From a developer’s perspective, NoSQL provides:
Faster iterations due to schema flexibility
Better performance for specific access patterns (e.g., key-value lookups or graph traversals)
Improved fault tolerance and availability through replication and distribution
Specialized models tuned for real-world needs - like storing nested documents, key-value pairs, or deeply connected entities
In essence, NoSQL isn’t just a technology trend - it’s a fundamental shift in how we think about data. It empowers developers and architects to build systems that are more responsive, scalable, and aligned with user behavior and expectations.
When to Use NoSQL ?
NoSQL is not a replacement for relational databases but an alternative suited for specific needs and scenarios. Choosing NoSQL makes sense when the structure, scale, or performance requirements of our application exceed what traditional databases can comfortably provide.
Use NoSQL when:
1. Data is semi-structured or unstructured If our application deals with JSON documents, logs, user-generated content, or records that don’t share a fixed schema, NoSQL allows us to store and query data without forcing it into rows and columns.

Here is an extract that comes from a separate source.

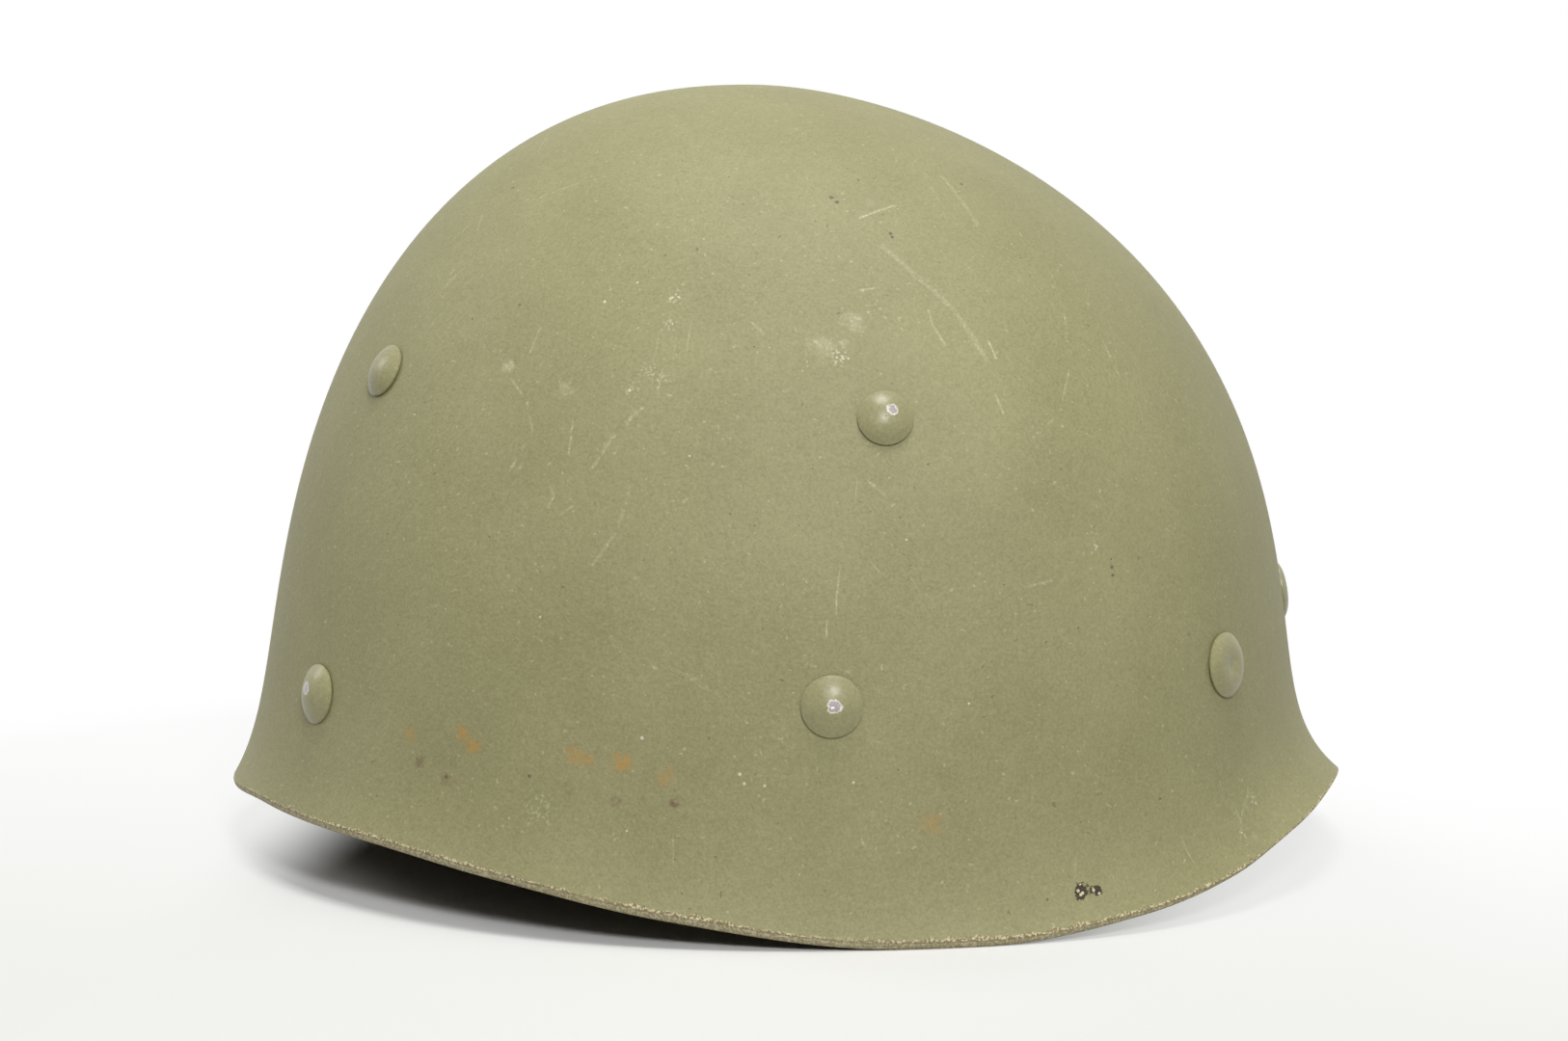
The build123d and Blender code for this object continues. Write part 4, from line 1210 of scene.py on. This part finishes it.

2. Schema flexibility is essential In rapidly evolving systems where data models change frequently (like user profiles, product catalogs, or dynamic forms), NoSQL’s schema-less nature allows development to move quickly without constant database migrations.

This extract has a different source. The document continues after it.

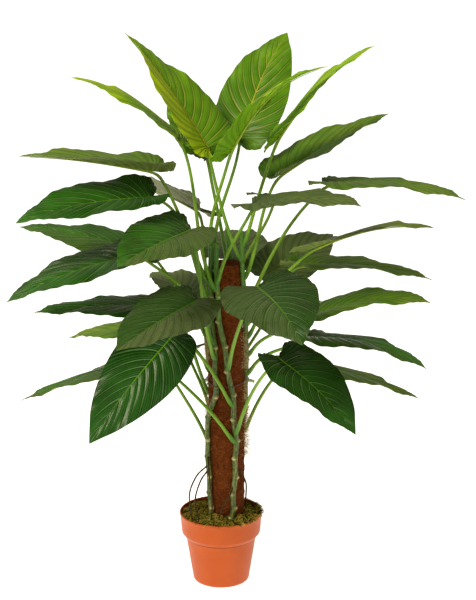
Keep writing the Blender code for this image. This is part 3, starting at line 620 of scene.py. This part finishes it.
def bladePoint(leaf, axis, x, y):
    # midrib point + across out cos(angle) + upper (sin(angle) out - curl out^2 / length): the
    # halves stand up most at the base, the lobes further still, and flatten towards the margin
    point, across, upper = bladeFrame(leaf, axis, x)
    length = leaf["length"] * cm
    fold = leaf["fold"] * (blade["foldAtBase"] - blade["foldLoss"] * np.maximum(x, 0))
    angle = np.radians(fold + blade["lobeRise"] * rising(blade["lobeFrom"] - x, blade["lobeSpan"]))
    out = np.abs(y) * length
    lift = np.sin(angle) * out - blade["curl"] * out * out / length
    return point + across * np.copysign(out * np.cos(angle), y)[..., None] + upper * lift[..., None]


def bladeRelief(row, t, side, vein, x, y, phase):
    # quilt |sin(pi veins vein)|^0.8 between the side veins - groove over the midrib + margin
    # (wave (sin + second sin) + scallop cos), each faded out where it has to end
    fromRib, fromBase, fromTip = blade["quiltFade"]
    inside = rising(t, fromRib) * (1 - t ** 5) * rising(1 - row, fromTip) * rising(row, fromBase)
    quilt = np.abs(np.sin(math.pi * blade["veins"] * vein)) ** blade["quiltPower"] * inside
    groove = np.exp(-(y / blade["ribWidth"]) ** 2) * rising(x, blade["ribStart"]) * (1 - row ** 6)
    second, shorter = blade["secondWave"]
    wave = np.sin(fullTurn * blade["waves"] * row ** blade["waveSkew"] + phase + side * blade["waveSides"])
    wave += second * np.sin(fullTurn * shorter * blade["waves"] * row + 2 * phase - side)
    fromBase, fromTip = blade["waveFade"]
    margin = t ** 3 * rising(1 - row, fromTip) * rising(row, fromBase)
    scallop = blade["scallop"] * np.cos(fullTurn * blade["veins"] * row)
    return blade["quilt"] * quilt - blade["groove"] * groove + margin * (blade["wave"] * wave + scallop)


def bladePart(leaf, axis, tone, phase, paintedLightShares):
    # both faces of the blade: middle surface + normal (relief +- half the thickness); the side
    # veins run at vein = row + uneven (sin + second sin of row), so no two gaps are quite alike
    rows, columns = np.linspace(0, 1, blade["rows"] + 1), np.linspace(-1, 1, blade["columns"] + 1)
    row, column = np.meshgrid(rows, columns, indexing="ij")
    t, side = np.abs(column), np.sign(column)
    x, y = bladeFlat(row, column)
    y = y * leaf["width"]
    step = blade["slopeStep"]
    forward = bladePoint(leaf, axis, x + step, y) - bladePoint(leaf, axis, x - step, y)
    sideways = bladePoint(leaf, axis, x, y + step) - bladePoint(leaf, axis, x, y - step)
    normal = unit(np.cross(forward, sideways))
    slow, quick = blade["unevenWaves"]
    sway = np.sin(slow * row + phase) + blade["secondUneven"] * np.sin(quick * row + 3 * phase + side)
    vein = row + blade["uneven"] * sway
    relief = bladeRelief(row, t, side, vein, x, y, phase)
    half = blade["thickness"] / 2 * np.clip(1 - t ** blade["rimPower"] + blade["rimLeast"], 0, 1)
    middle = bladePoint(leaf, axis, x, y)
    upper, under = (middle + normal * (relief + out)[..., None] for out in (half, -half))
    count = row.size
    grid = np.arange(count).reshape(row.shape)
    top = np.stack((grid[:-1, :-1], grid[1:, :-1], grid[1:, 1:], grid[:-1, 1:]), -1).reshape(-1, 4)
    ring = np.concatenate((grid[0, :-1], grid[:-1, -1], grid[-1, :0:-1], grid[:0:-1, 0]))
    after = np.roll(ring, -1)
    rim = np.stack((ring, after, after + count, ring + count), -1)
    # for the material: vein, share of the way out and the leaf's tone; flat x and y and the share of painted
    # light (sheen) on this half
    place = np.stack((vein, t, np.full_like(row, tone)), -1).reshape(-1, 3)
    tint = np.where(column > 0, *paintedLightShares) * rising(t, blade["paintedLightFade"])
    flat = np.stack((x, np.abs(y), tint), -1).reshape(-1, 3)
    return {"points": np.concatenate((upper.reshape(-1, 3), under.reshape(-1, 3))),
            "faces": [top, rim, top[:, ::-1] + count],
            "finish": np.repeat((0, 1), (len(top) + len(rim), len(top))),
            "place": np.vstack((place, place)), "flat": np.vstack((flat, flat))}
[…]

3. We need horizontal scalability Applications that serve millions of users or process large data streams (e.g., IoT, analytics, recommendation systems) benefit from NoSQL's ability to scale out across distributed systems.
4. High write/read throughput is required For real-time systems like messaging apps, gaming platforms, caching layers, and analytics engines, NoSQL databases can offer high performance at scale with lower latency.
5. We are dealing with complex relationships or graph-based data If our data is naturally represented as interconnected nodes and edges (e.g., social networks, recommendation engines), graph databases like Neo4j offer better performance and query capabilities than relational models.
6. Eventual consistency is acceptable In many use cases (like showing user activity feeds or syncing data across regions), strict transactional consistency is not mandatory. NoSQL systems offer better performance and availability by relaxing consistency guarantees.
However, if our application relies on complex joins, strong transactional integrity (ACID), or structured business rules (like accounting systems or ERPs), an RDBMS is still often the better choice.
Understanding the trade-offs between relational and NoSQL models is key to making the right architectural decision.